_GIVEN REQUEST_
Repeat exactly the lines running from the line that contains "Write part 2 of" to the line that contains "return group"; include both ends and add nothing.

_GIVEN INFORMATION_
* begin *

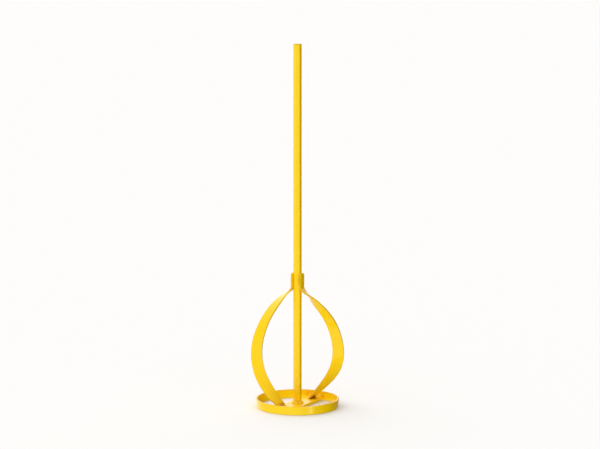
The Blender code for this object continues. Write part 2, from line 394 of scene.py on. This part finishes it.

* end *
* begin *

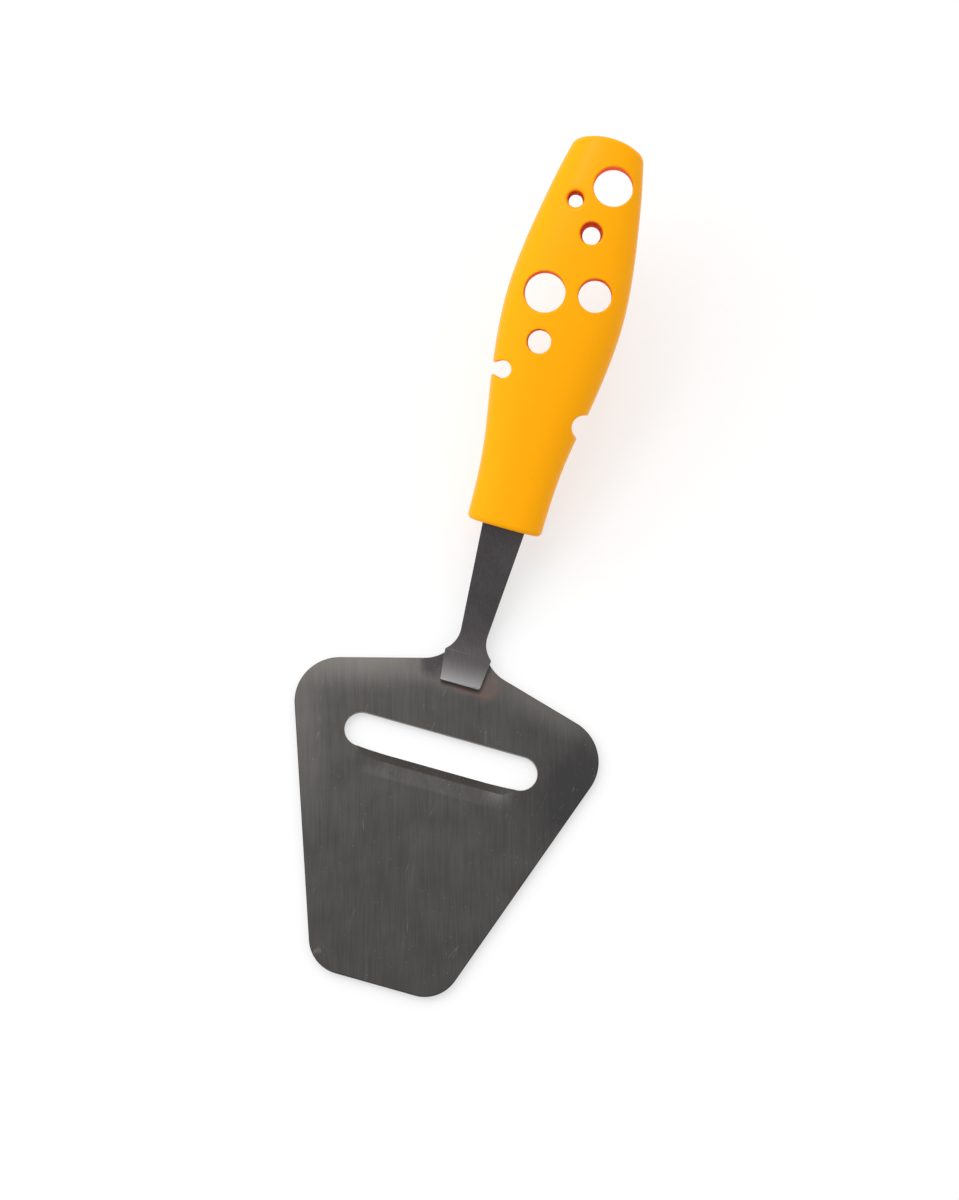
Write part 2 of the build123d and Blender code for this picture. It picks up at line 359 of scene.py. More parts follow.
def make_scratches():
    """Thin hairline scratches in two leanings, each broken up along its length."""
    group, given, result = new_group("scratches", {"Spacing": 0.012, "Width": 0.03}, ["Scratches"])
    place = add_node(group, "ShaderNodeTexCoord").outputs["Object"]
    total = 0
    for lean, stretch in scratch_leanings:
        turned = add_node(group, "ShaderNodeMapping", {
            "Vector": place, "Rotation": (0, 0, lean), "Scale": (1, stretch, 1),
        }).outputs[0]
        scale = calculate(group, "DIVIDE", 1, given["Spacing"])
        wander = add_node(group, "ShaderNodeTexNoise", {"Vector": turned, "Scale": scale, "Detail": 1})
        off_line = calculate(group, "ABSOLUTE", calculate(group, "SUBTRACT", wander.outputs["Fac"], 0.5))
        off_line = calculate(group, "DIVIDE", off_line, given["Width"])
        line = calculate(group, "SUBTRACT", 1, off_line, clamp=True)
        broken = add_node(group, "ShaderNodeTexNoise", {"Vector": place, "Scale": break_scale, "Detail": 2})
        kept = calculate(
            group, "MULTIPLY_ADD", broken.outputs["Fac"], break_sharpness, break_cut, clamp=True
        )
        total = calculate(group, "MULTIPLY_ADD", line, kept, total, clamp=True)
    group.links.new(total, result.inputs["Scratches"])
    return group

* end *

_RESPONSE TO THE EXERCISE_
Write part 2 of the build123d and Blender code for this picture. It picks up at line 359 of scene.py. More parts follow.
def make_scratches():
    """Thin hairline scratches in two leanings, each broken up along its length."""
    group, given, result = new_group("scratches", {"Spacing": 0.012, "Width": 0.03}, ["Scratches"])
    place = add_node(group, "ShaderNodeTexCoord").outputs["Object"]
    total = 0
    for lean, stretch in scratch_leanings:
        turned = add_node(group, "ShaderNodeMapping", {
            "Vector": place, "Rotation": (0, 0, lean), "Scale": (1, stretch, 1),
        }).outputs[0]
        scale = calculate(group, "DIVIDE", 1, given["Spacing"])
        wander = add_node(group, "ShaderNodeTexNoise", {"Vector": turned, "Scale": scale, "Detail": 1})
        off_line = calculate(group, "ABSOLUTE", calculate(group, "SUBTRACT", wander.outputs["Fac"], 0.5))
        off_line = calculate(group, "DIVIDE", off_line, given["Width"])
        line = calculate(group, "SUBTRACT", 1, off_line, clamp=True)
        broken = add_node(group, "ShaderNodeTexNoise", {"Vector": place, "Scale": break_scale, "Detail": 2})
        kept = calculate(
            group, "MULTIPLY_ADD", broken.outputs["Fac"], break_sharpness, break_cut, clamp=True
        )
        total = calculate(group, "MULTIPLY_ADD", line, kept, total, clamp=True)
    group.links.new(total, result.inputs["Scratches"])
    return group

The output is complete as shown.